I was looking at a Kubota M7040 the other day. It had R1s on it and the front tire rating was 1800 lbs. That is 3600 pounds for both tires. That tractor is approximately 5k lbs. without the loader. I would guess the loader is close to 2k lbs. Not sure how much of that weight is on the front, but that does not leave much for the bucket.
I think we're about to dive off on yet another tangent.
SOMEwhere it has to be acknowledged that R1s and fully loaded FEL buckets are NOT a good mix.
I've been wrong before, but methinks R4s are more suited for loader work.
In fact as "industrial" tires I would guess that to be their purpose.
I think of R1s as "agricultural tires".
ymmv, etc.
Anyway, not wanting to argue about it, but if you have the chance to check out same/similar M7040 with R4s on it - I would be curious to know what their load rating is.

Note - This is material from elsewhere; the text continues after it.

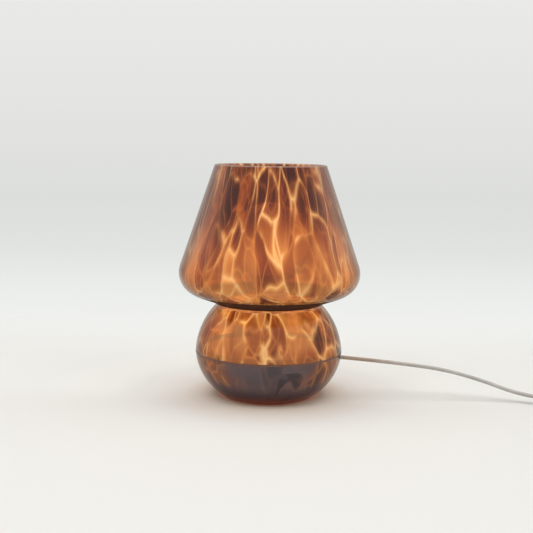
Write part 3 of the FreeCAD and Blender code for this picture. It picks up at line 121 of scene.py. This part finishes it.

I will be suitably embarrassed if it is less than or equal to (-:
I just have my Loader Buddy! You forgot to mention rocks!Before I got a tooth bar, I found the hardest things to load/move with a plain FEL bucket were (1) mixed manure/hay/straw, (2) hard-packed rocky ground/dirt, (3) brush/branches/trimmings, (4) anything frozen.
For the last of these, I now not only have a tooth bar, but also a grapple rake.